Flexibiliteit en Handhaving 29. Het handhaven van de te realiseren reductietaakstellingen gebeurt in de eerste plaats via de jaarlijkse budgettering. Verder geldt, dat elke maatregel die in het kader van de nagestreefde reducties wordt getroffen uiteindelijk zijn beslag zal krijgen in een wettelijk voorschrift, een algemene maatregel van bestuur, een ministeriële regeling, een vergunning e.d.. Elk van deze instrumenten kent zijn eigen handhavingmechanisme. Dit betekent dat het uiteindelijk de verantwoordelijkheid is van het desbetreffende bevoegde gezag om naleving van de desbetreffende maatregelen te bevorderen en zo nodig handhavend op te treden. Waar nodig zal door middel van aanvullende wettelijke bepalingen het bestaande sanctiesysteem moeten worden aangescherpt teneinde de effectiviteit daarvan te garanderen. 30. Het Klimaatplan bevat de voorlopige reductiedoelstellingen voor de te onderscheiden sectoren en daarmee ook de voorlopige toedeling van de emissiebudgetten aan de respectieve Ministers. Bij de uiteindelijke, jaarlijkse, toedeling is flexibiliteit ten opzichte van het Klimaatplan mogelijk. 31. Wanneer een voor een voor een bepaald jaar geldend emissiebudget in dat jaar wordt overschreden, dan verplicht de wet de Minister-president om bij het vaststellen van de budgetten voor de daaropvolgende jaren een zodanige extra reductie te budgetteren, dat wordt bewerkstelligd dat binnen die twee opvolgende jaren alsnog het in de Klimaatwet neergelegde emissiebudget wordt gerespecteerd. 32. Daarnaast dient het Klimaatplan met het oog op het voorkómen van overschrijdingen te voorzien in een zeer ruim assortiment van aanvullende maatregelen, welke maatregelen steeds toereikend zullen moeten zijn om ook zelfs aanzienlijke overschrijdingen van het wettelijke toegestane budget te compenseren. 33. Zoals gezegd, maakt de Klimaatwet de Minister-president, in overleg met de betrokken Ministers, verantwoordelijk voor de precieze, jaarlijkse, toedeling van een emissiebudget c.q. een reductietaakstelling voor de betreffende niet-ETS-sectoren en de verantwoordelijke departementen. Aldus ontstaat de mogelijkheid tot bijsturen. Dit bijsturen kan uit de aard der zaak niet tot grote verschuivingen leiden ten opzichte van de voorlopige toedeling uit het Klimaatplan.
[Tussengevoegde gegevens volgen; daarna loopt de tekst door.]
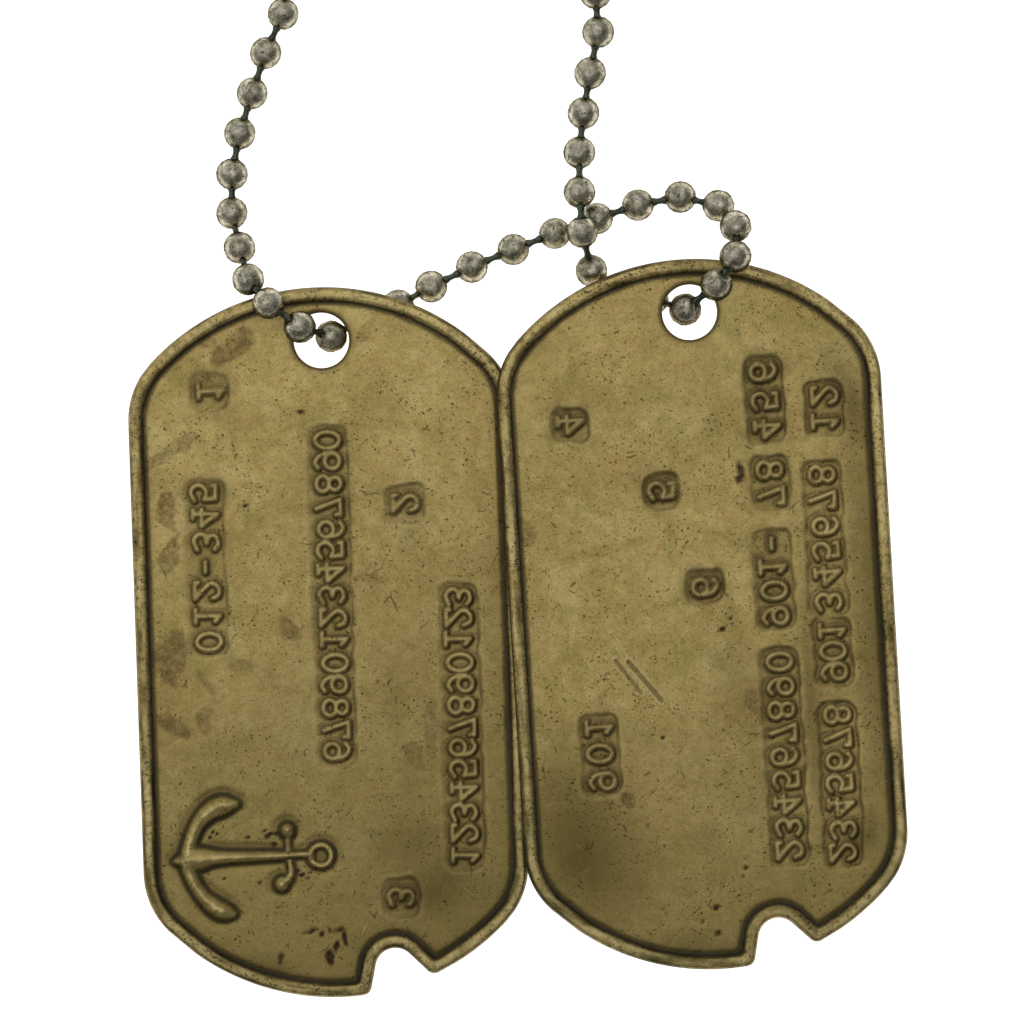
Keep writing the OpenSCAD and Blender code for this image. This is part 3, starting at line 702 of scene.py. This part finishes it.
def placeTag(tag, name, materials):
    sheetVerts, sheetFaces, sheetWear = buildSheet(tag)
    rimVerts, rimFaces, rimWear = buildRim(tag)
    turn = rotation(lean, rollRight if tag["rolled"] else 0, tag["yaw"]).T
    sheetVerts, rimVerts = sheetVerts @ turn * mm, rimVerts @ turn * mm
    low, high = (np.array(v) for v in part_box(tag["node"]))
    shift = (low + high) / 2 - (rimVerts.min(0) + rimVerts.max(0)) / 2
    shift[2] = low[2] - rimVerts[:, 2].min()
    offset = len(sheetVerts)
    verts = np.concatenate([sheetVerts, rimVerts]) + shift
    faces = sheetFaces + [[k + offset for k in f] for f in rimFaces]
    faceMaterial = np.repeat([0, 1], [len(sheetFaces), len(rimFaces)])
    obj = meshObject(name, verts, faces, materials, faceMaterial, np.concatenate([sheetWear, rimWear]))
    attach(obj, "root")
    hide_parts(tag["node"])
    print(name, "built with", sum(len(f) - 2 for f in faces), "triangles")


# a metal from its table and one of its finishes: the patterns, then the layers from below, each with its
# colour, the two parts that multiply to its mark, how much of it shows and how deep it cuts
def finishMetal(tree, metal, finish, parts):
    for name, value in (metal["colours"] | finish).items():
        parts[name] = linear(value) if isinstance(value, str) else value
    addRows(tree, metal["rows"], parts)
    colour, height = parts["base"], parts["relief"]
    for tint, first, second, amount, depth in metal["layers"]:
        mark = addNode(tree, "ShaderNodeMath", {"operation": "MULTIPLY"}, {0: parts[first], 1: parts[second]})
        cover = addNode(tree, "ShaderNodeMath", {"operation": "MULTIPLY"}, {0: mark, 1: amount})
        colour = addNode(tree, "ShaderNodeMix", {"data_type": "RGBA"}, {0: cover, 6: colour, 7: parts[tint]})
        if depth:
            height = addNode(tree, "ShaderNodeMath", {"operation": "MULTIPLY_ADD"},
                             {0: mark, 1: -depth, 2: height})
    bump = addNode(tree, "ShaderNodeBump", None,
                   {"Strength": metal["bump"], "Distance": metal["bumpDepth"] * mm, "Height": height})
    shader = addNode(tree, "ShaderNodeBsdfPrincipled", None,
                     {"Base Color": colour, "Metallic": parts["metallic"], "Roughness": parts["roughness"],
                      "Specular Tint": parts["edge"], "Normal": bump})
    addNode(tree, "ShaderNodeOutputMaterial", None, {"Surface": shader})


# short scratches: noise drawn out along one direction, only its crests kept
def scratches(tree, place, turn, length, width, keep, offset):
    spun = addNode(tree, "ShaderNodeMapping", {"vector_type": "TEXTURE"},
                   {"Vector": place, "Location": (offset, offset * 0.7, 0),
                    "Rotation": (0, 0, math.radians(turn)), "Scale": (length, width, length)})
    drawn = addNode(tree, "ShaderNodeTexNoise", None,
                    {"Vector": spun, "Scale": 1.0, "Detail": 1.0, "Distortion": 0.25})
    return addNode(tree, "ShaderNodeMapRange", {"interpolation_type": "SMOOTHSTEP"},
                   {"Value": drawn, "From Min": keep, "From Max": keep + 0.05})


# nicks: short stretches of a bent net of lines
def nicks(tree, place, size, width, keep, offset):
    moved = addNode(tree, "ShaderNodeVectorMath", {"operation": "ADD"}, {0: place, 1: (offset, -offset, 0)})
    bend = addNode(tree, "ShaderNodeTexNoise", None, {"Vector": moved, "Scale": 1.2 / size, "Detail": 2.0})
    bent = addNode(tree, "ShaderNodeVectorMath", {"operation": "MULTIPLY_ADD"},
                   {0: bend.outputs["Color"], 1: (size * 0.4,) * 3, 2: moved})
    net = addNode(tree, "ShaderNodeTexVoronoi", {"feature": "DISTANCE_TO_EDGE"},
                  {"Vector": bent, "Scale": 1 / size})
    areas = addNode(tree, "ShaderNodeTexNoise", None,
                    {"Vector": moved, "Scale": 1 / (size * 0.45), "Detail": 1.0})
    parts = {"net": net, "areas": areas}
    addRows(tree, {
        "line": ("mask", "net", 0.3 * width / size, width / size, 1, 0),
        "kept": ("mask", "areas", keep, keep + 0.05, 0, 1),
        "nick": ("times", "line", "kept")}, parts)
    return parts["nick"]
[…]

Wel maakt dit instrument het mogelijk de taakstelling van een sector dat de wind mee heeft enigszins te verzwaren ten gunste van een verlichting van de taakstelling van een ander sector.
8
34. De taakstelling voor heel Nederland (voor 2020, 2030, 2040 en 2050) is met de Klimaatwet gegeven en is niet voor “bijsturing” vatbaar, met uitzondering van de gevallen dat nieuwe wetenschappelijk inzichten (van bijvoorbeeld de IPCC) vragen om aanscherping van de taakstelling.
Implementatietraject 35. De urgentie van deze wetgeving behoeft geen nader betoog. Ten einde een spoedige en effectieve inwerkingtreding te bevorderen zal de regering al tijdens de behandeling van deze wet de noodzakelijke stappen zetten teneinde te bewerkstelligen dat het eerste Klimaatplan zodanig tijdig is voorbereid dat dit plan vrijwel tegelijkertijd met het in werking treden van deze wet in procedure kan worden gebracht.